WHAT IS ASKED :: Write out, word for word, the first line of the data below and every line after it through the one containing "SCREW_WELL_FLOOR = -6.05".

══ DATA ROWS

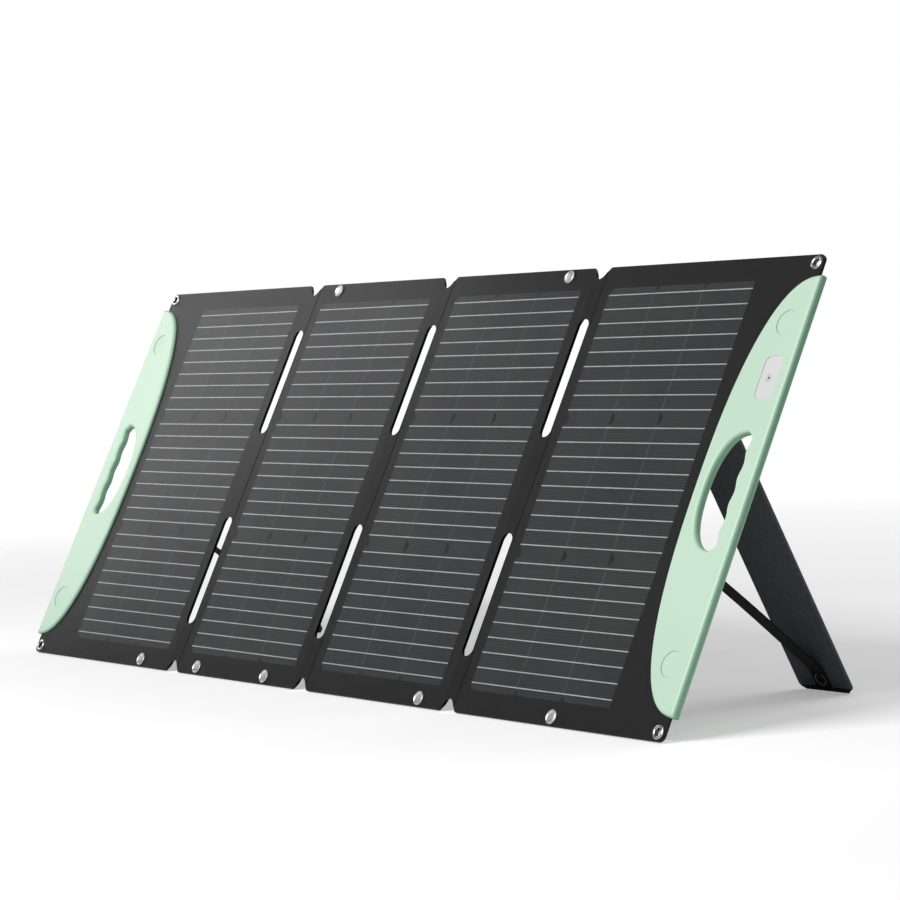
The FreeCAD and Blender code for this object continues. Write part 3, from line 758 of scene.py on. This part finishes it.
def make_studs(leaf):
    """Press-stud caps in front and their sockets behind."""
    bm = bmesh.new()
    for x, v in STUDS[leaf]:
        lathe(bm, STUD_CAP, (x, v, 0), 48)
        lathe(bm, STUD_SOCKET, (x, v, W_BACK), 40)
    piece = add_piece("press_stud_caps_" + leaf, bm, "stud", smooth_deg=50)
    settle(piece, leaf, "stud_metal", "press_studs_" + leaf)


for end_name in ENDS:
    make_eyelets(end_name)
for leaf_name in LEAVES:
    make_studs(leaf_name)


# ---------------------------------------------------------------- handles
HANDLE_X = 695.5
HANDLE_REACH = 89.5
HANDLE_HALF_H = 255.0
HANDLE_FACE_W = 4.0
HANDLE_REAR_W = W_BACK - 4.0
HANDLE_ROUNDING = 4.5
GRIP_OUTER = 26.0
GRIP_INNER = 72.5
GRIP_HALF_H = 68.0
GRIP_CORNER = 6.0
GRIP_FINGERS = 4
GRIP_WAVE = 1.3
CAP_AT = (29.5, 198.0)
CAP_POCKET_R = 15.0
CAP_POCKET_FLOOR = 2.0
DIAL_AT = (29.0, 132.5)
DIAL_SIZE = (26.5, 52.0)
DIAL_CORNER_R = 9.0
DIAL_PLATE_W = span("dial_plate", OUT)
DISH = [(0, -0.30), (3.0, -0.30), (3.15, -0.22), (3.35, -0.22), (3.5, -0.30), (4.3, -0.26), (4.75, 0.02),
        (4.78, -0.6), (0, -0.6)]
SIGHT_PIN = [(0, 0.36), (0.8, 0.30), (1.25, 0.0), (1.35, -0.5), (0, -0.5)]
SCREWS_AT = [(inward, sign * up) for inward, up in ((12.0, 215.0), (12.0, 100.0), (77.0, 95.0))
             for sign in (-1, 1)]
SCREW_WELL_R = 3.2
SCREW_WELL_FLOOR = -6.05


def superellipse(reach, half_h, exponent, count):
    """Points (inward, up) from the lower end of a D curve to its upper end."""
    angles = [math.pi * (i / count - 0.5) for i in range(count + 1)]
    power = 2.0 / exponent
    return [(reach * abs(math.cos(t)) ** power, half_h * math.copysign(abs(math.sin(t)) ** power, t))
            for t in angles]


def handle_outline():
    """The handle's D: its curved inner side, then its straight outer edge."""
    straight = [(0.0, HANDLE_HALF_H * (1.0 - 2.0 * i / 80)) for i in range(1, 80)]
    return superellipse(HANDLE_REACH, HANDLE_HALF_H, 2.4, 110) + straight


def grip_outline():
    """The finger hole: a curved inner side and an outer side with four finger scallops."""
    curve = [(GRIP_OUTER + GRIP_CORNER + inward, up)
             for inward, up in superellipse(GRIP_INNER - GRIP_OUTER - GRIP_CORNER, GRIP_HALF_H, 2.3, 24)]
    wave = []
    for i in range(8 * GRIP_FINGERS + 1):
        share = i / (8 * GRIP_FINGERS)
        up = (GRIP_HALF_H - GRIP_CORNER) * (1.0 - 2.0 * share)
        wave.append((GRIP_OUTER - GRIP_WAVE * math.cos(2.0 * math.pi * GRIP_FINGERS * share), up))
    knots = curve + wave
    knots = [knots[-1]] + knots + knots[:2]
    loop = []
    for k in range(1, len(knots) - 2):
        loop += smooth_path(knots[k - 1:k + 3], 4)[4:8]
    return loop


def circle_outline(inward, up, radius, count=56):
    """A circle in the handle's (inward, up) plane."""
    angles = [2 * math.pi * k / count for k in range(count)]
    return [(inward + radius * math.cos(t), up + radius * math.sin(t)) for t in angles]


def round_rectangle(inward, up, width, height, radius, per_corner=10):
    """A rectangle with round corners in the handle's (inward, up) plane."""
    points = []
    for quarter, (sx, sy) in enumerate(((1, 1), (-1, 1), (-1, -1), (1, -1))):
        for k in range(per_corner + 1):
            t = math.pi / 2 * (quarter + k / per_corner)
            points.append((inward + sx * (width / 2 - radius) + radius * math.cos(t),
                           up + sy * (height / 2 - radius) + radius * math.sin(t)))
    return points


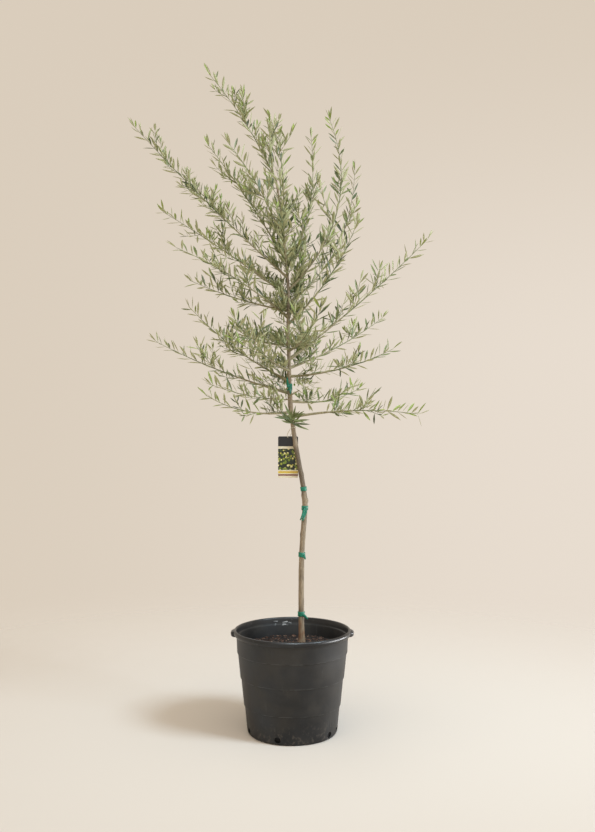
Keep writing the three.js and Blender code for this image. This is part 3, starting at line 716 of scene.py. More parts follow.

════

PROBLEM SOLUTION ::
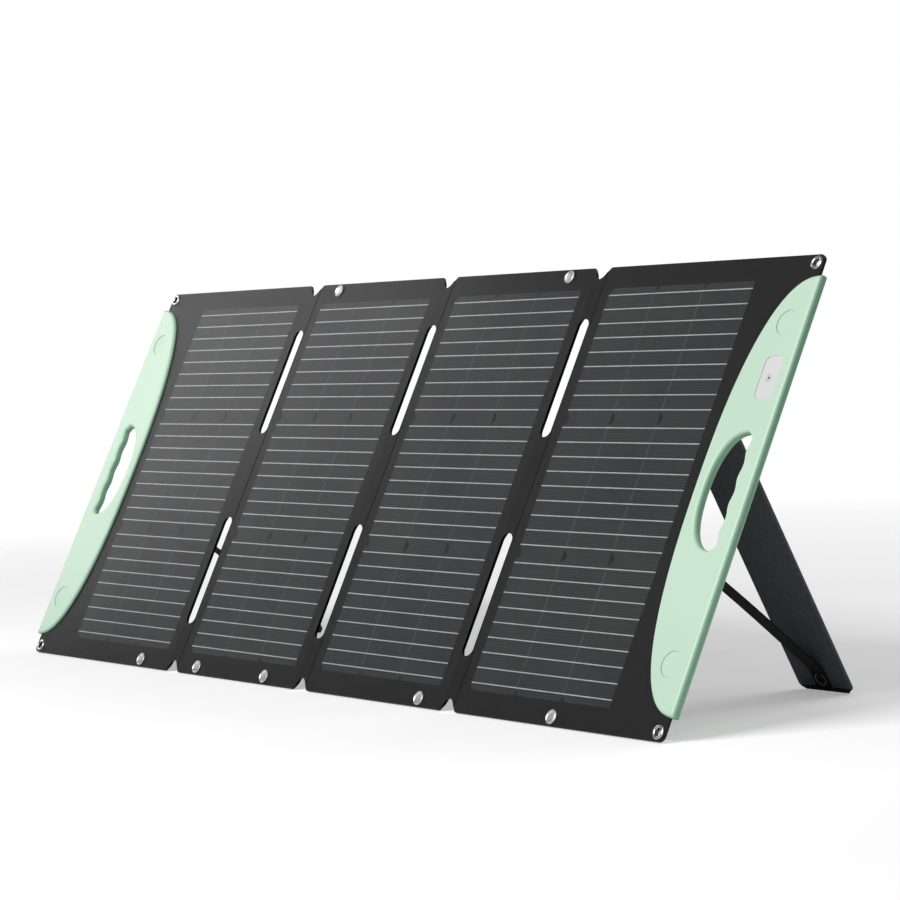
The FreeCAD and Blender code for this object continues. Write part 3, from line 758 of scene.py on. This part finishes it.
def make_studs(leaf):
    """Press-stud caps in front and their sockets behind."""
    bm = bmesh.new()
    for x, v in STUDS[leaf]:
        lathe(bm, STUD_CAP, (x, v, 0), 48)
        lathe(bm, STUD_SOCKET, (x, v, W_BACK), 40)
    piece = add_piece("press_stud_caps_" + leaf, bm, "stud", smooth_deg=50)
    settle(piece, leaf, "stud_metal", "press_studs_" + leaf)


for end_name in ENDS:
    make_eyelets(end_name)
for leaf_name in LEAVES:
    make_studs(leaf_name)


# ---------------------------------------------------------------- handles
HANDLE_X = 695.5
HANDLE_REACH = 89.5
HANDLE_HALF_H = 255.0
HANDLE_FACE_W = 4.0
HANDLE_REAR_W = W_BACK - 4.0
HANDLE_ROUNDING = 4.5
GRIP_OUTER = 26.0
GRIP_INNER = 72.5
GRIP_HALF_H = 68.0
GRIP_CORNER = 6.0
GRIP_FINGERS = 4
GRIP_WAVE = 1.3
CAP_AT = (29.5, 198.0)
CAP_POCKET_R = 15.0
CAP_POCKET_FLOOR = 2.0
DIAL_AT = (29.0, 132.5)
DIAL_SIZE = (26.5, 52.0)
DIAL_CORNER_R = 9.0
DIAL_PLATE_W = span("dial_plate", OUT)
DISH = [(0, -0.30), (3.0, -0.30), (3.15, -0.22), (3.35, -0.22), (3.5, -0.30), (4.3, -0.26), (4.75, 0.02),
        (4.78, -0.6), (0, -0.6)]
SIGHT_PIN = [(0, 0.36), (0.8, 0.30), (1.25, 0.0), (1.35, -0.5), (0, -0.5)]
SCREWS_AT = [(inward, sign * up) for inward, up in ((12.0, 215.0), (12.0, 100.0), (77.0, 95.0))
             for sign in (-1, 1)]
SCREW_WELL_R = 3.2
SCREW_WELL_FLOOR = -6.05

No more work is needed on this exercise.